El lugar común afirma que Puebla ha estado inmerso en una espiral convulsa desde el 2018. Ese año, en un periodo de apenas seis meses, los poblanos fuimos testigos de una férrea campaña por la gubernatura, un conflicto poselectoral –que ganaron los impugnados– y la muerte –hoy todavía objeto de especulaciones– de la gobernadora Martha Erika Alonso y de su esposo el senador Rafael Moreno Valle. El legislador, que quería ser Presidente, había maniobrado todo lo necesario, y hasta lo imposible, para encumbrar a su cónyuge en esa posición. Lo logró, nada más por 10 días.
Alonso comenzó un sexenio que terminó el pasado viernes con Sergio Salomón Céspedes. Pero entre ellos hubo dos encargados de despacho: Jesús Rodríguez y Ana Lucía Hill; un gobernador interino: Guillermo Pacheco Pulido, y un mandatario electo que falleció tres años después: Luis Miguel Barbosa. La tragedia repetida, los virajes partidistas, el estilo rijoso –muchas veces destructivo– de uno de ellos y la imposibilidad de emprender políticas públicas de largo aliento dieron al traste con ese periodo.
Céspedes apagó el incendio de Barbosa y puso a trabajar una maquinaria gubernamental, contrastante con la gestión sustituída, que no podía durar más allá de dos años, los que le restaban al sexenio. El lugar común, entonces, parece acertado: Puebla la ha pasado mal desde el 2018.
En mi opinión, estrictamente personal y subjetiva, la entidad ha estado metida en crisis durante mucho más tiempo. Desde febrero de 2006, cuando el entonces gobernador Mario Marín fue exhibido públicamente por usar la fuerza del Estado para encarcelar a la escritora Lydia Cacho, solo para dar gusto a su amigo empresario, de origen libanés, Kamel Nacif Borge. El suceso derivó en una avalancha de acontecimientos que se convirtieron en antecedentes de lo que ocurrió después, hasta nuestros días.
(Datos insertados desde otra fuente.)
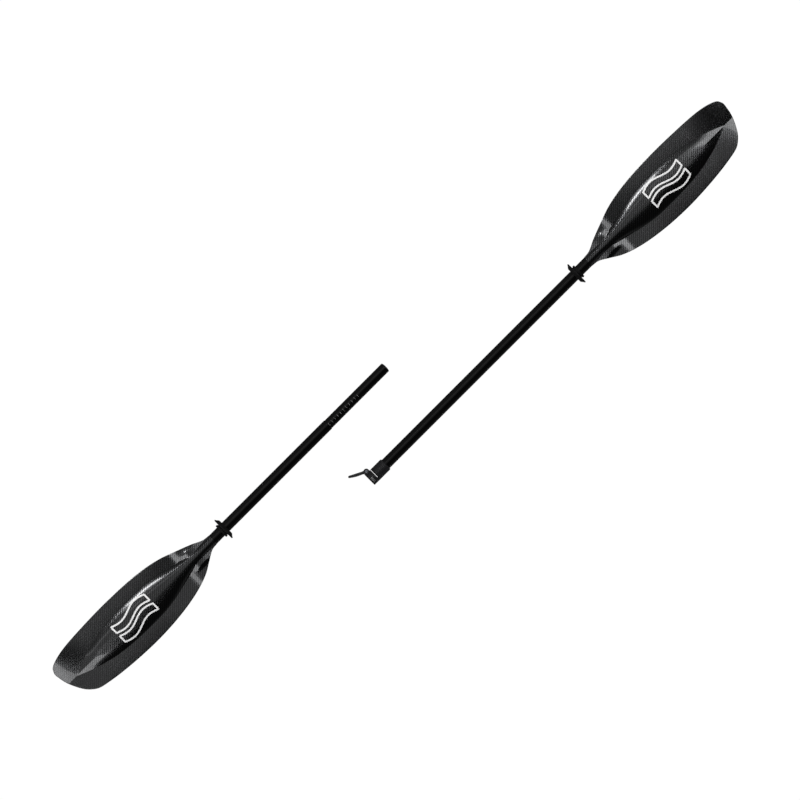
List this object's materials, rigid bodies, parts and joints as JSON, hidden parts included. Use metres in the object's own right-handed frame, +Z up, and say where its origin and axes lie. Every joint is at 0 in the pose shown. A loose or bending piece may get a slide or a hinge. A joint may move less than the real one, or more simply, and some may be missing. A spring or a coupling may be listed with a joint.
{
  "type": "kayak paddle",
  "caption": "Two-piece touring kayak paddle, shown apart, with foam-core blades, drip rings and a lever-locked telescoping ferrule.",
  "frame": {"origin": "centre of the ferrule socket's mouth, on the right half's shaft axis", "axes": "+X along the shafts towards the right blade, +Y across towards the left half lying beside it, +Z up out of the blades' backs, which lie upwards"},
  "size_m": [2.1818, 0.33, 0.063],
  "materials": {
    "shaft_carbon": "gloss",
    "blade_carbon": "gloss",
    "black_nylon": "satin",
    "black_rubber": "matte",
    "steel": "satin",
    "foam": "matte"
  },
  "bodies": {
    "right_half": {"right_shaft": "shaft_carbon", "right_neck_spigot": "shaft_carbon", "right_blade_core": "foam", "right_blade_front_skin": "blade_carbon", "right_blade_back_skin": "blade_carbon", "clamp_collar": "black_nylon", "tension_bolt": "steel", "tension_nut": "steel", "thrust_washers": "steel"},
    "lever": {"clamp_lever": "black_nylon"},
    "right_ring": {"right_drip_ring": "black_rubber"},
    "shaft_float": {"right_shaft_float": "foam"},
    "end_plug": {"ferrule_end_plug": "black_nylon"},
    "left_half": {"left_shaft": "shaft_carbon", "ferrule_tube": "shaft_carbon", "left_neck_spigot": "shaft_carbon", "left_shaft_float": "foam", "left_blade_core": "foam", "left_blade_front_skin": "blade_carbon", "left_blade_back_skin": "blade_carbon"},
    "left_ring": {"left_drip_ring": "black_rubber"}
  },
  "joints": [
    {"name": "lever_hinge", "type": "hinge", "parent": "right_half", "child": "lever", "pos_m": [0.00925, 0.0212, 0], "axis": [0, 0, -1], "range_deg": [0, 153]},
    {"name": "right_ring_slide", "type": "slide", "parent": "right_half", "child": "right_ring", "axis": [1, 0, 0], "range_m": [-0.65, 0.015]},
    {"name": "insert_slide", "type": "slide", "parent": "right_half", "child": "shaft_float", "axis": [1, 0, 0], "range_m": [0, 0.4245]},
    {"name": "carry_slide", "type": "slide", "parent": "shaft_float", "child": "end_plug", "axis": [-0.9348, -0.3552, 0], "range_m": [0, 0.48139]},
    {"name": "feather_hinge", "type": "hinge", "parent": "end_plug", "child": "left_half", "pos_m": [0, 0.171, 0], "axis": [1, 0, 0], "range_deg": [-90, 90]},
    {"name": "left_ring_slide", "type": "slide", "parent": "left_half", "child": "left_ring", "axis": [-1, 0, 0], "range_m": [-0.3, 0.015]}
  ]
}
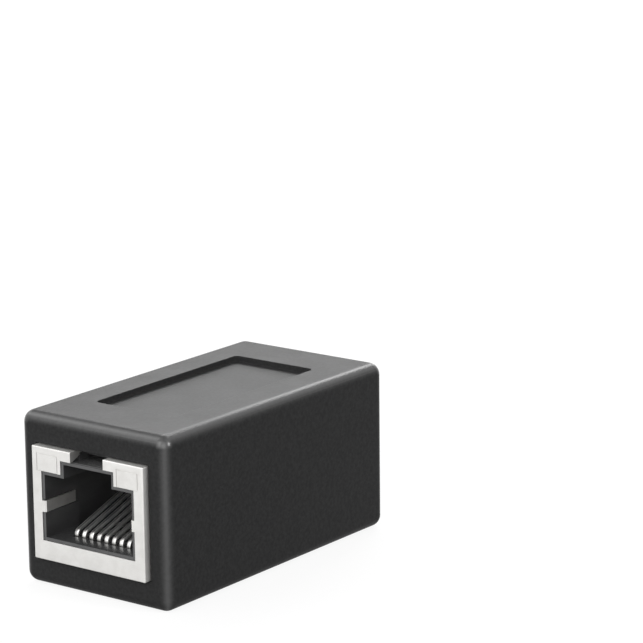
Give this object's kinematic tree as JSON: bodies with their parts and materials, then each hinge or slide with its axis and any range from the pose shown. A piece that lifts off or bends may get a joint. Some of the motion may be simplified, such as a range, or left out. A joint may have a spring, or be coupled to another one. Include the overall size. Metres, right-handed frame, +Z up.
{
  "type": "rj45 inline coupler",
  "caption": "Inline coupler for network cables: a rounded black box with a bright shielded modular jack in each end, the jacks joined back to back by a small board.",
  "frame": {"origin": "under the middle of the housing, on the face it rests on", "axes": "+Z up, +Y along the housing from the front port to the rear port, +X to the right seen from the front port"},
  "size_m": [0.0198, 0.0392, 0.0187],
  "materials": {
    "housing_plastic": "black moulded ABS with a very fine matte texture",
    "insert_plastic": "black moulded polyester, smooth",
    "carrier_plastic": "black moulded polyester, smooth",
    "shield_plating": "stamped sheet with satin nickel plating",
    "contact_plating": "phosphor bronze strip, bright plated",
    "board_laminate": "glass laminate board with green solder resist"
  },
  "bodies": {
    "root": {"housing": "housing_plastic", "rear_cap": "housing_plastic", "circuit_board": "board_laminate", "front_shield": "shield_plating", "front_insert": "insert_plastic", "front_contact_carrier": "carrier_plastic", "front_contact_1": "contact_plating", "front_contact_2": "contact_plating", "front_contact_3": "contact_plating", "front_contact_4": "contact_plating", "front_contact_5": "contact_plating", "front_contact_6": "contact_plating", "front_contact_7": "contact_plating", "front_contact_8": "contact_plating", "rear_shield": "shield_plating", "rear_insert": "insert_plastic", "rear_contact_carrier": "carrier_plastic", "rear_contact_1": "contact_plating", "rear_contact_2": "contact_plating", "rear_contact_3": "contact_plating", "rear_contact_4": "contact_plating", "rear_contact_5": "contact_plating", "rear_contact_6": "contact_plating", "rear_contact_7": "contact_plating", "rear_contact_8": "contact_plating"}
  },
  "joints": []
}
Tras el escándalo Puebla se volvió objeto de escarnio nacional gracias al “góber precioso”. Y el “góber”, reducido política y moralmente por las circunstancias, se aisló, apartándose del ejercicio del poder que entregó parcialmente a sus principales colaboradores. Uno de ellos fue Javier López Zavala, que después, con el desprestigio del “jefe” a cuestas, fue arrasado en la elección de gobernador del 2010 por un Moreno Valle que “embelleció” el estado, principalmente en la zona metropolitana, pero también lo exprimió para la consecución de sus proyectos e intereses personales.
Si con Marín predominó la parálisis, con Moreno Valle lo hicieron el temor y el sometimiento. El falso panista modificó la Constitución para crear una minigubernatura –de apenas 22 meses– en la que puso a “Tony” Gali Fayad y luego allanó el camino para la postulación de su esposa. De 2010 a 2018 derrochó energía y recursos públicos para esculpirse a sí mismo como precandidato a la presidencia de la república.
La obsesión de Moreno Valle por dejar a Martha Erika en la gubernatura provocó heridas emocionales profundas en un Barbosa que poco tiempo después comenzó a desquitarse desde la sede central del poder, en Casa Aguayo. Como sus odiados rivales ya no estaban vivos, la furia barbosista cargó contra todos los demás, así hubiesen sido sus aliados en el pasado o no.
La inestabilidad política y social de Puebla no comenzó en 2018, sino 12 años más atrás. Por eso es trascendente el arranque de una nueva etapa para el estado, que se establece a partir del arribo de Alejandro Armenta Mier, de Morena, a la gubernatura.
Hoy no hay convulsión política ni social. Esas se apaciguaron en los últimos dos años, de la mano de Céspedes. Lo que sí hay es un grave y cada vez más extendido problema de inseguridad, así como una necesidad enorme de poner en marcha planes, proyectos y estrategias públicas que conduzcan a mejoras de fondo, estructurales, en el largo plazo.
Por ahí marcha el reto del nuevo gobernador. El sábado en el Centro Expositor informó frente a sus invitados aquello que pretende hacer por Puebla en los siguientes seis años. Fue una presentación de metas sumamente ambiciosas. Y no está mal, por el contrario. Su tarea será conseguir los recursos para lograrlo y mover a sus colaboradores, a todos, para trabajar en su concreción.
Alejandro Armenta, que al mediodía de hoy estará en el zócalo de Izúcar de Matamoros para presentar un proyecto denominado “Puebla mágica y milenaria”, tiene la responsabilidad histórica de encauzar al estado. Lo curioso es que también tiene la oportunidad de corregir aquella espiral de sucesos desafortunados que empezó, en mi opinión, con el escándalo de 2006 que tuvo como protagonista y villano a su entonces jefe.
Cada arranque de gobierno se renueva la esperanza.